Children learn calligraphy at a training course held by Han Calligraphy Education this summer in Beijing. More and more children take the training during their summer vacation. [Photo/China Daily]
After donning an apron and folding a piece of paper both horizontally and vertically, 10-year-old Jia Jia stood in front of his desk, dipped a writing brush in ink and began to form the Chinese characters for zheng zhi－integrity.
This is the second time the fourth-grade pupil has taken a calligraphy class and he is currently learning seal script, an ancient style of writing Chinese characters that arose during the Qin Dynasty (221-206 BC).

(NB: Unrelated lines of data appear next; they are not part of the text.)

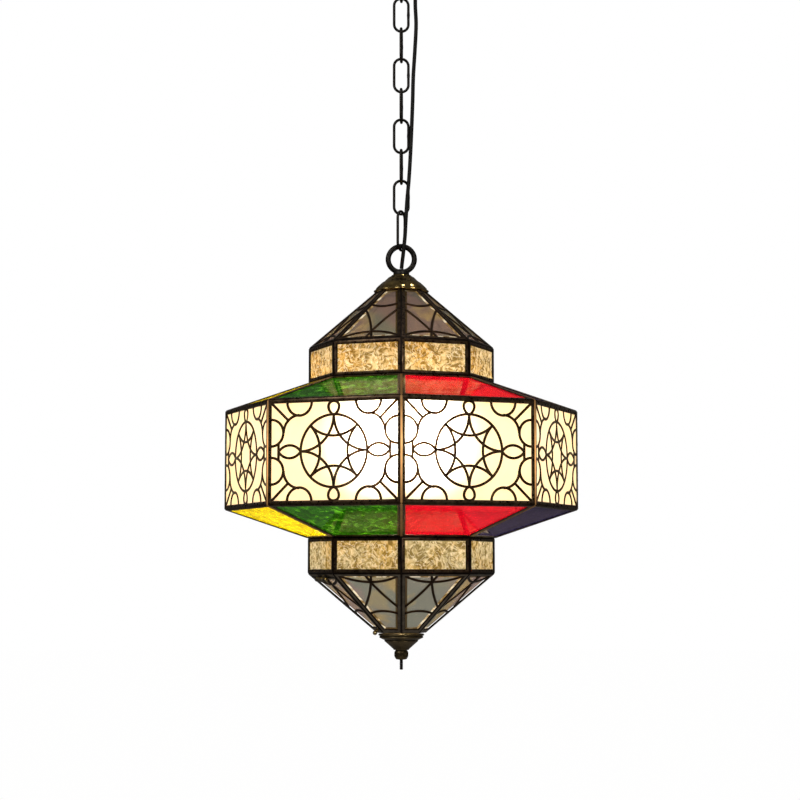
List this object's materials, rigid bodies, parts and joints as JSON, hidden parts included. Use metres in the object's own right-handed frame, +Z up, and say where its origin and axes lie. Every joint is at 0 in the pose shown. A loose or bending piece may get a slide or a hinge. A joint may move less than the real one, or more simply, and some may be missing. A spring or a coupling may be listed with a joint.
{
  "type": "hanging metal and glass lantern",
  "caption": "Eight-sided hanging lantern of dark bronze frames and coloured glass on a chain with a cable and ceiling canopy; a glazed door in its lower cone opens on a hinge for the bulb.",
  "frame": {"origin": "middle of the mounting bar's upper face, which lies against the ceiling", "axes": "+Z up, out of the ceiling face; a corner of the lantern points along -Y, towards the viewer; +X to the viewer's right"},
  "size_m": [0.355, 0.355, 0.7591],
  "materials": {
    "dark_bronze": "dark antique bronze, worn lighter on edges",
    "black_steel": "black, slightly rough",
    "antique_brass": "antique brass, brushed and darkened",
    "cable": "black cable sheath",
    "lampholder": "black",
    "bulb": "opal, lit warm white",
    "cream_glass": "frosted cream",
    "amber_glass": "hammered amber",
    "clear_glass": "clear with bevelled edges",
    "red_glass": "clear red",
    "blue_glass": "clear dark blue",
    "yellow_glass": "clear yellow",
    "green_glass": "clear green"
  },
  "bodies": {
    "ceiling": {"mounting_bar": "black_steel", "ceiling_canopy": "dark_bronze", "canopy_gland": "antique_brass", "canopy_loop": "black_steel", "power_cable": "cable"},
    "link_9": {"chain_link_9": "black_steel"},
    "link_8": {"chain_link_8": "black_steel"},
    "link_7": {"chain_link_7": "black_steel"},
    "link_6": {"chain_link_6": "black_steel"},
    "link_5": {"chain_link_5": "black_steel"},
    "link_4": {"chain_link_4": "black_steel"},
    "link_3": {"chain_link_3": "black_steel"},
    "link_2": {"chain_link_2": "black_steel"},
    "link_1": {"chain_link_1": "black_steel"},
    "lantern": {"hanging_loop": "black_steel", "top_cap": "antique_brass", "support_tube": "black_steel", "lampholder": "lampholder", "bulb": "bulb", "roof_frame": "dark_bronze", "roof_glass": "clear_glass", "upper_neck_frame": "dark_bronze", "upper_neck_glass": "amber_glass", "upper_shoulder_frame": "dark_bronze", "wall_frame": "dark_bronze", "lower_shoulder_frame": "dark_bronze", "lower_neck_frame": "dark_bronze", "lower_neck_glass": "amber_glass", "cone_frame": "dark_bronze", "cone_glass": "clear_glass", "bottom_cap": "dark_bronze", "finial": "dark_bronze", "hinge_pin": "antique_brass", "upper_shoulder_glass_1": "red_glass", "upper_shoulder_glass_2": "blue_glass", "upper_shoulder_glass_3": "yellow_glass", "upper_shoulder_glass_4": "green_glass", "upper_shoulder_glass_5": "red_glass", "upper_shoulder_glass_6": "blue_glass", "upper_shoulder_glass_7": "yellow_glass", "upper_shoulder_glass_8": "green_glass", "wall_glass_1": "cream_glass", "wall_glass_2": "cream_glass", "wall_glass_3": "cream_glass", "wall_glass_4": "cream_glass", "wall_glass_5": "cream_glass", "wall_glass_6": "cream_glass", "wall_glass_7": "cream_glass", "wall_glass_8": "cream_glass", "lower_shoulder_glass_1": "red_glass", "lower_shoulder_glass_2": "blue_glass", "lower_shoulder_glass_3": "yellow_glass", "lower_shoulder_glass_4": "green_glass", "lower_shoulder_glass_5": "red_glass", "lower_shoulder_glass_6": "blue_glass", "lower_shoulder_glass_7": "yellow_glass", "lower_shoulder_glass_8": "green_glass"},
    "door": {"door_frame": "dark_bronze", "door_glass": "clear_glass"},
    "catch": {"door_catch": "antique_brass"}
  },
  "joints": [
    {"name": "link_9_swing", "type": "hinge", "parent": "ceiling", "child": "link_9", "pos_m": [0, 0, -0.04755], "axis": [1, 0, 0], "range_deg": [-12, 12], "deforming": ["power_cable"]},
    {"name": "link_8_swing", "type": "hinge", "parent": "link_9", "child": "link_8", "pos_m": [0, 0, -0.07875], "axis": [0, 1, 0], "range_deg": [-12, 12]},
    {"name": "link_7_swing", "type": "hinge", "parent": "link_8", "child": "link_7", "pos_m": [0, 0, -0.11045], "axis": [1, 0, 0], "range_deg": [-12, 12]},
    {"name": "link_6_swing", "type": "hinge", "parent": "link_7", "child": "link_6", "pos_m": [0, 0, -0.14215], "axis": [0, 1, 0], "range_deg": [-12, 12]},
    {"name": "link_5_swing", "type": "hinge", "parent": "link_6", "child": "link_5", "pos_m": [0, 0, -0.17385], "axis": [1, 0, 0], "range_deg": [-12, 12]},
    {"name": "link_4_swing", "type": "hinge", "parent": "link_5", "child": "link_4", "pos_m": [0, 0, -0.20555], "axis": [0, 1, 0], "range_deg": [-12, 12]},
    {"name": "link_3_swing", "type": "hinge", "parent": "link_4", "child": "link_3", "pos_m": [0, 0, -0.23725], "axis": [1, 0, 0], "range_deg": [-12, 12]},
    {"name": "link_2_swing", "type": "hinge", "parent": "link_3", "child": "link_2", "pos_m": [0, 0, -0.26895], "axis": [0, 1, 0], "range_deg": [-12, 12]},
    {"name": "link_1_swing", "type": "hinge", "parent": "link_2", "child": "link_1", "pos_m": [0, 0, -0.30065], "axis": [0.8387, -0.5446, 0], "range_deg": [-12, 12]},
    {"name": "lantern_swing", "type": "hinge", "parent": "link_1", "child": "lantern", "pos_m": [0, 0, -0.33775], "axis": [0, 1, 0], "range_deg": [-12, 12]},
    {"name": "door_hinge", "type": "hinge", "parent": "lantern", "child": "door", "pos_m": [-0.0784, -0.03247, -0.66984], "axis": [-0.3827, 0.9239, 0], "range_deg": [0, 110]},
    {"name": "catch_turn", "type": "hinge", "parent": "door", "child": "catch", "pos_m": [-0.0239, -0.0099, -0.71993], "axis": [0.6231, 0.2581, 0.7384], "range_deg": [0, 90]}
  ]
}
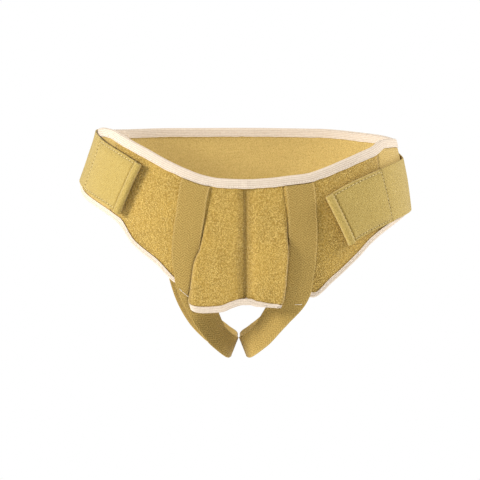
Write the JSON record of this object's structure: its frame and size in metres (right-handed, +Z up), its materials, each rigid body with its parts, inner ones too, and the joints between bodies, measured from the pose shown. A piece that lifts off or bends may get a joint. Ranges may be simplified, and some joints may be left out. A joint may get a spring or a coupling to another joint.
{
  "type": "hernia belt",
  "caption": "Pull-on groin hernia belt in its worn shape: bound loop-cloth front, elastic back, side straps that fasten forwards and leg straps between the thighs.",
  "frame": {"origin": "the mount hips: the middle of the wearer's hips, on the mid-plane, level with the belt's top edge at the front", "axes": "+X to the wearer's left, +Y to the back, +Z up"},
  "size_m": [0.351, 0.2442, 0.2453],
  "materials": {
    "loop_cloth": "brushed loop pile",
    "back_elastic": "wide woven elastic",
    "binding_tape": "ribbed fold-over tape",
    "webbing": "twill-woven elastic webbing",
    "strap_elastic": "brushed elastic"
  },
  "bodies": {
    "root": {"front_panel_right": "loop_cloth", "front_panel_left": "loop_cloth", "centre_seam": "loop_cloth", "back_panel": "back_elastic", "waist_binding": "binding_tape", "hem_binding": "binding_tape", "leg_binding": "binding_tape", "leg_strap_right": "webbing", "leg_strap_left": "webbing", "side_strap_right": "strap_elastic", "side_strap_left": "strap_elastic"}
  },
  "joints": []
}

In the eyes of Jia Jia’s teacher, he is progressing quickly.
In recent years, an increasing number of students like Jia Jia have been flocking to calligraphy institutes, as traditional Chinese writing styles garner more attention both at home and abroad.
Li Xiaoya, founder and president of Han Calligraphy Education, a leading teaching institute in Beijing, said that when she started the business seven years ago, it mainly focused on teaching adults. Soon they started to add courses for children, however, after they noticed a gap in the market.
“A series of preferential policies carried out in recent years have also helped calligraphy attract attention and interest from more children and their parents,” Li said, citing as an example an Education Ministry directive, first issued in 2013, that urges China’s primary and middle schools to make calligraphy part of their curriculum.
To date, the institute has registered upward of 10,000 learners and more than half are children. The summer vacation brought even more young learners, Li said.
Benefits of calligraphy
Jia Jia was one of them. His mother, Li Li, believes that practicing calligraphy will help improve her son’s knowledge, handwriting, learning habits and state of mind.
“Calligraphy, as a type of traditional Chinese culture, contains a lot of philosophy and wisdom,” she said. “My son can learn many things during the whole process, whether it’s a lecture on traditional Chinese culture or holding and wielding the writing brush.”
Liu Chen, a teacher at HCE who has been practicing calligraphy since he was a first-grader, said learning traditional writing styles can help with young people’s development.
“It can make children who are mischievous more calm and composed. Also, because learning calligraphy requires observation skills, children will become more attentive to details in daily life,” the 26-year-old said.
“In addition, as calligraphy has its own standards and emphasizes self-discipline, children will become more self-restrained after practicing it for a period of time.”
Liu has also noticed that children require a different teaching approach than would be used with adults.
“You need to be more patient and caring, and use simple words that they can understand,” he said.
Appeal to children
In order to meet these special demands, Li Xiaoya said they had developed a comprehensive teaching system for young learners.
It divides all the required calligraphy techniques into smaller modules that are taught to children one at a time, using simple, understandable words.
“We also hold a strong belief that when learning calligraphy, children should learn how to use their eyes to observe before they use their hands to write. They should know what calligraphy is good and what is not good enough,” Li said.
As well as classroom teaching, HCE also organizes events to make calligraphy more appealing to youngsters.
During the summer vacation, for example, the institute took young learners to Xi’an, Shaanxi province, to visit the Beilin Museum, or Forest of Stone Steles, which houses the works of many well-known calligraphers from ancient China.
“We also hold exhibitions annually to display our students’ works,” said Ning Kejun, another HCE teacher. “The exhibitions make them very proud and more confident in their learning of calligraphy.”